Global Rewards in Restless Multi-Armed Bandits

Part of Advances in Neural Information Processing Systems 37 (NeurIPS 2024) Main Conference Track

Bibtex Paper Supplemental

Authors

Naveen Raman, Zheyuan Ryan Shi, Fei Fang

Digital Object Identifier (DOI)

10.52202/079017-0777

Abstract

Restless multi-armed bandits (RMAB) extend multi-armed bandits so arm pulls impact future arm states. Despite the success of RMABs, a key limiting assumption is the separability of rewards into a sum across arms. We address this deficiency by proposing restless-multi-armed bandit with global rewards (RMAB-G), a generalization of RMABs to global non-separable rewards.
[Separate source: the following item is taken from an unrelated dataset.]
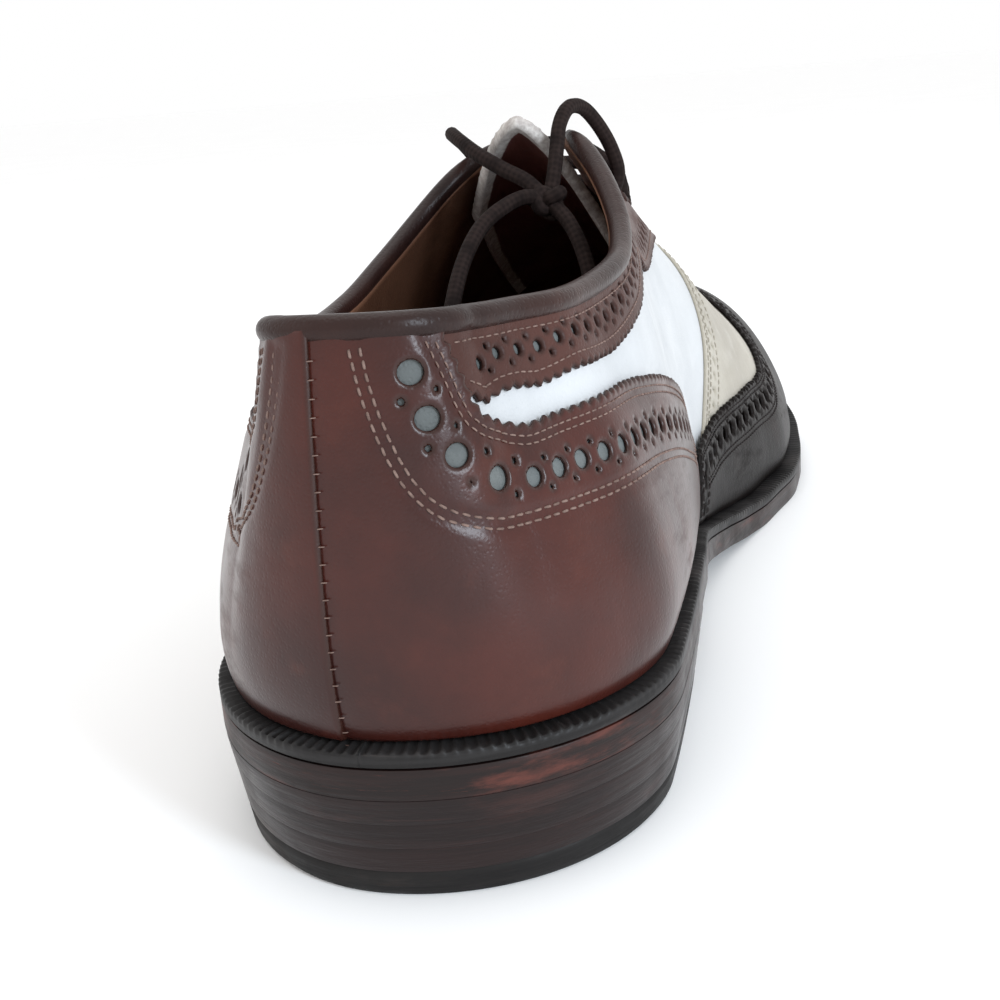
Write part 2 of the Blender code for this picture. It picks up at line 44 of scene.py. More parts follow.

To solve RMAB-G, we develop the Linear-Whittle and Shapley-Whittle indices, which extend Whittle indices from RMABs to RMAB-Gs. We prove approximation bounds which demonstrate how Linear and Shapley-Whittle indices fail for non-linear rewards. To overcome this limitation, we propose two sets of adaptive policies: the first computes indices iteratively and the second combines indices with Monte-Carlo Tree Search (MCTS). Empirically, we demonstrate that adaptive policies outperform both pre-computed index policies and baselines in synthetic and real-world food rescue datasets.